At the same time my reading has focused on the following new books this summer: "Saving Paradise" by Rebecca Ann Parker, president of the UU Starr King School for the Ministry, and Rita Nakashimi Brock, Disciples of Christ minister and social activist; "A Christianity Worth Believing: Hope-filled, open-armed, alive-and-well faith" by Doug Pagitt, emergent Christian pastor of Solomon's Porch in Minneapolis; and "Reverend X: How Generation X ministers are shaping Unitarian Universalism" an anthology edited by Revs. Tamara Lebak and Bret Lortie. Each of these books have left me feeling uplifted about being a follower of Jesus along with Unitarian Universalists these days.

In "Saving Paradise" Parker and Brock trace the history of how Christianity in the first millennium was focused on life and love and anti-Empire practices, keeping the radical Jesus and a transformed Earth as its focus in large measure, but how in the second millennium the Empire struck back (though they point to the many dissidents to this dominant culture, including many Unitarian and particularly Universalist Christians who throughout the second millennium have witnessed to the radical spirit of Jesus and his early followers), and most importantly they lay out a vision of a renewed and reimagined Christianity for the third millennium. I am proud that this book, a part of Christian scholarship (historical, biblical, theological, cultural, and with personal spirituality) has been published by the UU Beacon Press. (See my blog posts elsewhere for more).

Pagitt's book, an example itself of the post-evangelical emergent Christian movement and of many new books like it, is filled with wonderful statements and anecdotes that read as if they could have come from one of our own UUCF gatherings where people give their personal testimonies. "I am a Christian but I don't believe in Christianity." "I am not conflicted because I struggle to believe. I am conflicted because I want to believe differently." Christianity has always been a living faith, one presented in hundreds, even thousands of different ways around the world and throughout the ages. It has always been the dynamic interplay between the Spirit of God and the lives and cultures of people. It is meant to be a real-life journey of discovering, wondering, answering, and questioning." "Whether we know it or not, the dogmas and doctrines that many of us were taught are so firmly embedded in the cultural context of another time that they have become almost meaningless in ours." 'The call of all Christians: to seek, live, and tell the story of God's work in the world, to embrace a faith that is alive and vibrant, untamed and uncaged, right here, right now." He says he was talking with a friend about this "new" understanding of God and Jesus and faith, and she questioned back, 'If Christianity isn't primarily about the promise of an afterlife for those who believe the truth, how would we ever convince someone to be Christian? What do we have to offer?" And he said, "But for me, the idea of following a God who is in all things, who is inviting us to join in the work that is true and noble and pure, is so beautiful and so appealing that I can't imagine why we would offer anything else.'

What I am left with, though, after reading Pagitt's book about his struggles to share his faith is how this message that is so uplifting to him is still such a hard one for so many in the churches that are so clearly labeled as Christian ones to be able to abide much less embrace, and the call to follow Jesus into the places of suffering and oppression is often stymied by the resistance to the very notions expressed, and how blessed I am to be a part of a movement that has had its own struggles from the opposite end of the spectrum, but one where these passions have found a home and a good soil and companions. We have as UU Christians a history to share with the emergent Christian movement, and I hope a shared future in the conversation as we can learn much from them about new communities and church life. (We will have a panel on this at Revival 2009 in Tulsa)

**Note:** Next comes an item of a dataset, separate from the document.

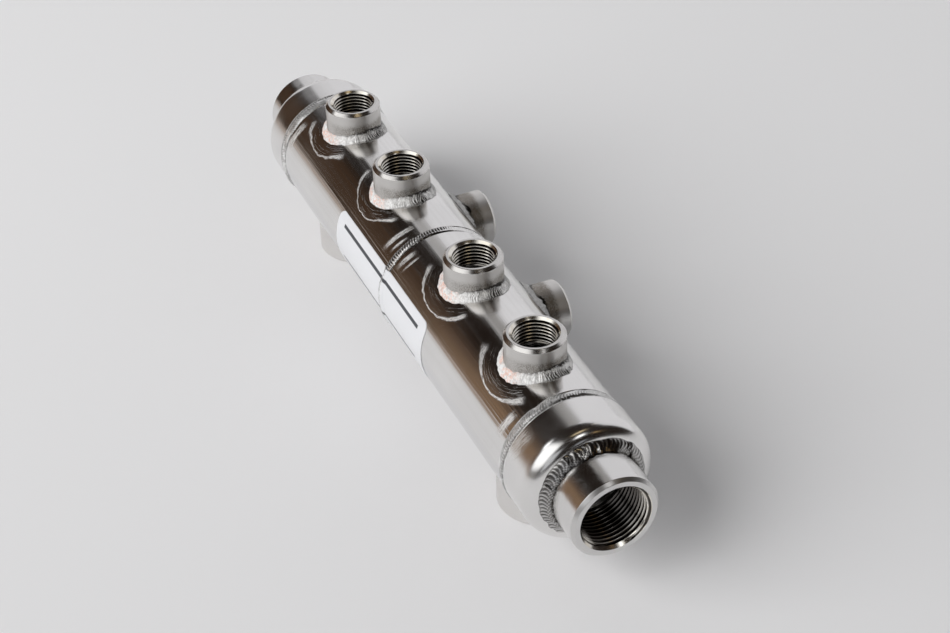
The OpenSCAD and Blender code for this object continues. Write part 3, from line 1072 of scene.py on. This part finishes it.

Which brings me finally to one of the emergent generations within UUism and the book "Reverend X" published by the Jenkin Lloyd Jones Press at All Souls in Tulsa. Reading this book and its essays about how younger ministers and younger church members are simply embracing the theological languages and practices, rather than endlessly debating about them, and how this is shaping our movement gives me new hope for how Jesus and Christian practices are becoming a central, if not exclusive certainly, part of many churches and lives among us. It is heartening to see that many of the essays footnoted by these ministers originally appeared in the pages of our UU Christian Journal. Go to to order online the newest Journal as well as back copies.

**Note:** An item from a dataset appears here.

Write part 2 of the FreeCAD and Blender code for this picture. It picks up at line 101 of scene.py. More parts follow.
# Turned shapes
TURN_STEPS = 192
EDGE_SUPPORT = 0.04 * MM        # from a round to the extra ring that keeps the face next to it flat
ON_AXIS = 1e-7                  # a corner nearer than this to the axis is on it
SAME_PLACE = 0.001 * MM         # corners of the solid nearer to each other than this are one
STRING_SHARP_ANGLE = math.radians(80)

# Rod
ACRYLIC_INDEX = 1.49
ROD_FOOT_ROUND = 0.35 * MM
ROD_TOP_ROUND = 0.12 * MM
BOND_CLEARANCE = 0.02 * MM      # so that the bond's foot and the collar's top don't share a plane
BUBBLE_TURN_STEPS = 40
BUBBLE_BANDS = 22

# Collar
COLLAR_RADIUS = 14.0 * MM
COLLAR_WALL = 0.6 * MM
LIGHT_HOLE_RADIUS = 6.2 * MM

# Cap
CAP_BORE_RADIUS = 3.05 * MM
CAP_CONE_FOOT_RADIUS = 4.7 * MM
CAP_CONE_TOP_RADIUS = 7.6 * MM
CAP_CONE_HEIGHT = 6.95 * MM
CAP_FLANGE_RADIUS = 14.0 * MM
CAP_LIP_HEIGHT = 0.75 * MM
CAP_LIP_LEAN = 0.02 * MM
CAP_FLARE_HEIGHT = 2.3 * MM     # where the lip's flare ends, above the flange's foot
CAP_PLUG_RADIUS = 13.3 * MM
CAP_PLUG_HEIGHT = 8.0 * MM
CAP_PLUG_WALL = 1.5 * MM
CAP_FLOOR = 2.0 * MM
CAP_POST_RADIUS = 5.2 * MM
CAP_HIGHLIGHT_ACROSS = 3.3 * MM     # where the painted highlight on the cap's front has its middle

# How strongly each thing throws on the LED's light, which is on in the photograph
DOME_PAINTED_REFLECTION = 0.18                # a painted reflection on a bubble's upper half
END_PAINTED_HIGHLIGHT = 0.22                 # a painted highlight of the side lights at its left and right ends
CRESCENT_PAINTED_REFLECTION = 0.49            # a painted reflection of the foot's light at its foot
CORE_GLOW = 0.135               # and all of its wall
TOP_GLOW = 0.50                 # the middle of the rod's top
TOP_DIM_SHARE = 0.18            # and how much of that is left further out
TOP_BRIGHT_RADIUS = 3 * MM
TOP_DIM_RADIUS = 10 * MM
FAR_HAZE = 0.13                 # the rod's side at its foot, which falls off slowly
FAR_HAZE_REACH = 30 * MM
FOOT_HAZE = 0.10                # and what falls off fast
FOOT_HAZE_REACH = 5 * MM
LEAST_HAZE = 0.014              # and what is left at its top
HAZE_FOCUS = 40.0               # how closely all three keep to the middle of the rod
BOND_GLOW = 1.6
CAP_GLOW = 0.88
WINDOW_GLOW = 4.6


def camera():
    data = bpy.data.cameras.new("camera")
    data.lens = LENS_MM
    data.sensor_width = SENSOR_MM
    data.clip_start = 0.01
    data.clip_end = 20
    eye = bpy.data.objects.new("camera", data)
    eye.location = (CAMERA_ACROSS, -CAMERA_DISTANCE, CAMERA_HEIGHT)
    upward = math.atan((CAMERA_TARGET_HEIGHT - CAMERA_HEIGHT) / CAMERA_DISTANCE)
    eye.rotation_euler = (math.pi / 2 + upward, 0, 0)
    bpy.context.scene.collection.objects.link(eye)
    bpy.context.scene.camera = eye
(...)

For example, in his essay about the dangers of misusing the UU Principles and Purposes, the Rev. Marlin Lavanhar, senior minister of All Souls in Tulsa, writes "The weight of biblical influence (religiously, intellectually, historically, and culturally) on the UU tradition and its practices and on the collective UU worldview is heavier than any of the other sources. The general failure of UUs to be honest about the (past and present) influence of Christianity and the Bible on the UU tradition is a self-deception that hinders UUs understanding of themselves, their theologies, and their social location."

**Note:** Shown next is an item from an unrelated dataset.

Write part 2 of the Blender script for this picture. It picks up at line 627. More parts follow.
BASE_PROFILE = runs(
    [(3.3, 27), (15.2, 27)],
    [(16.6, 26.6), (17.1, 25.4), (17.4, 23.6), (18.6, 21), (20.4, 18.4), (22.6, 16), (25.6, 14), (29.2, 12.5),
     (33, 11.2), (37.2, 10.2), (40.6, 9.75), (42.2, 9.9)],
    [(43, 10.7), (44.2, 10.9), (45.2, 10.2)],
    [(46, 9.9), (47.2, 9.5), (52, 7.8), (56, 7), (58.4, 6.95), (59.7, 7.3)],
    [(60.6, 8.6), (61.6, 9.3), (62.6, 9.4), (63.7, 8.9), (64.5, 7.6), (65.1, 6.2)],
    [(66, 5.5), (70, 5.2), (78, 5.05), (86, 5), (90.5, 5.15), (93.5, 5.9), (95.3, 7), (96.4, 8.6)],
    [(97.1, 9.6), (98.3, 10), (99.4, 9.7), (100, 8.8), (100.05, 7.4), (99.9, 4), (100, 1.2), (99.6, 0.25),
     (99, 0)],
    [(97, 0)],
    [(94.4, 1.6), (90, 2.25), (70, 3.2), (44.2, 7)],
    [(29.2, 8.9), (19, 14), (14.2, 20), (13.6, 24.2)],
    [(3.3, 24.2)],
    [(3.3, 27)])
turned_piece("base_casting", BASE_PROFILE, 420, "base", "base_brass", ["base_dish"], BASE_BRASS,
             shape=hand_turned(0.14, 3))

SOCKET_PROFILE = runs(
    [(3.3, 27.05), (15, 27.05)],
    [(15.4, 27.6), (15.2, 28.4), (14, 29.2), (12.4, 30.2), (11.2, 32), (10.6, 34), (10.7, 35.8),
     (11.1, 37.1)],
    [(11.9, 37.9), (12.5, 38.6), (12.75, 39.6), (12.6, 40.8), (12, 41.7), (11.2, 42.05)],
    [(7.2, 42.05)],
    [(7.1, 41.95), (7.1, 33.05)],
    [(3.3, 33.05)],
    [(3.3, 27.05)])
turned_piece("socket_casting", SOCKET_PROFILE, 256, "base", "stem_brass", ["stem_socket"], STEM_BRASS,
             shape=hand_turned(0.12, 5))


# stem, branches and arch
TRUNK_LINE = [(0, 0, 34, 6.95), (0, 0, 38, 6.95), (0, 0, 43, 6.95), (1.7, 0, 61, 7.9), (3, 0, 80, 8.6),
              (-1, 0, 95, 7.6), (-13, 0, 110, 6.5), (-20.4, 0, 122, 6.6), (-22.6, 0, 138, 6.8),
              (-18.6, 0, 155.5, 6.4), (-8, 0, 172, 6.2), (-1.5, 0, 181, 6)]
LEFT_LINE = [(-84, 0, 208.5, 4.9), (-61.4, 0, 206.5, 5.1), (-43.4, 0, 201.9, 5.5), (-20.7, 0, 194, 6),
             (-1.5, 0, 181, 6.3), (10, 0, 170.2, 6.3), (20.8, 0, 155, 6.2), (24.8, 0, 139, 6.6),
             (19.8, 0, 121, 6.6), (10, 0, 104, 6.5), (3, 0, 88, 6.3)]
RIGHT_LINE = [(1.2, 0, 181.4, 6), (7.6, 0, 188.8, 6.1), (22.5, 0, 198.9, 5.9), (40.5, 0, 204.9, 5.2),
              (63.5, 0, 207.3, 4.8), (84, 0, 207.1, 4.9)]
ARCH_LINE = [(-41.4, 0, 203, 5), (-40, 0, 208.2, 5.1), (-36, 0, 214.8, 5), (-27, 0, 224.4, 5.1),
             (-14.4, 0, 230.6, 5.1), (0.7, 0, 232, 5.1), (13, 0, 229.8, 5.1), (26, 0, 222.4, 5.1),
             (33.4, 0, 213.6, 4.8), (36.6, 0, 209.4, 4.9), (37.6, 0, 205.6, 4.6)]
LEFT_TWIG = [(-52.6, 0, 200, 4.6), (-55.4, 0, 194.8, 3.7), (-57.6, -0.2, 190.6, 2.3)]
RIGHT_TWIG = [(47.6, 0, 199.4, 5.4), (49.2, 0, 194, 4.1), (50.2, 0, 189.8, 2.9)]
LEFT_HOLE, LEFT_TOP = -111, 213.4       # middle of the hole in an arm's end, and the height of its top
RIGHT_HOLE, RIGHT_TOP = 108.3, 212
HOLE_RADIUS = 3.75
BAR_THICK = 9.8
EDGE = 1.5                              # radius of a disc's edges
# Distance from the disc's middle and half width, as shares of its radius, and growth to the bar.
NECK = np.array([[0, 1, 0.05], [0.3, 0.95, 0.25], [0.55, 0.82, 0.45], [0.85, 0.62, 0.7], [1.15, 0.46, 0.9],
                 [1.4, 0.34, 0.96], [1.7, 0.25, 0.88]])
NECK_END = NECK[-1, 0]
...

He complains that the principles and their use make UUism become lifeless and divorced from real stories of faith and spirit. He writes:

"One reason often cited to explain why Christianity became so effective in co-opting and replacing many pagan religions is that it is more intuitive for people to relate to human narratives like the stories of Jesus and Mary and Joseph than it is to relate to a sacred bull or a holy rock or other abstract deities, icons, or totems. Once the metaphors of religion took names like Peter (instead of an actual rock) and John and Joseph, and these metaphors were described as walking and talking and struggling like the rest of humanity, they developed into a religion that had a powerful appeal: Christianity caught on and spread in part because of its natural correlation to real embodied human experience. In the practice of UUism today, it seems that scripture has become increasingly marginal and has been replaced by a set of words and phrases (the Principles) that have become more and more central. To the degree that this is true, UUs have divorced their religion from a set of common stories that acknowledge the raw, breathing, blistering, bleeding, stinking aspects of human reality. In my experience, when I am weeping for my dead daughter, the image of a soiled Mary on her knees holding her son's lifeless and bloody torso against her body touches the core of my experience; the words "justice and compassion for all people..." are about as inspiring and comforting as a phone book."

It is going to be exciting to be a part of the future with these leaders.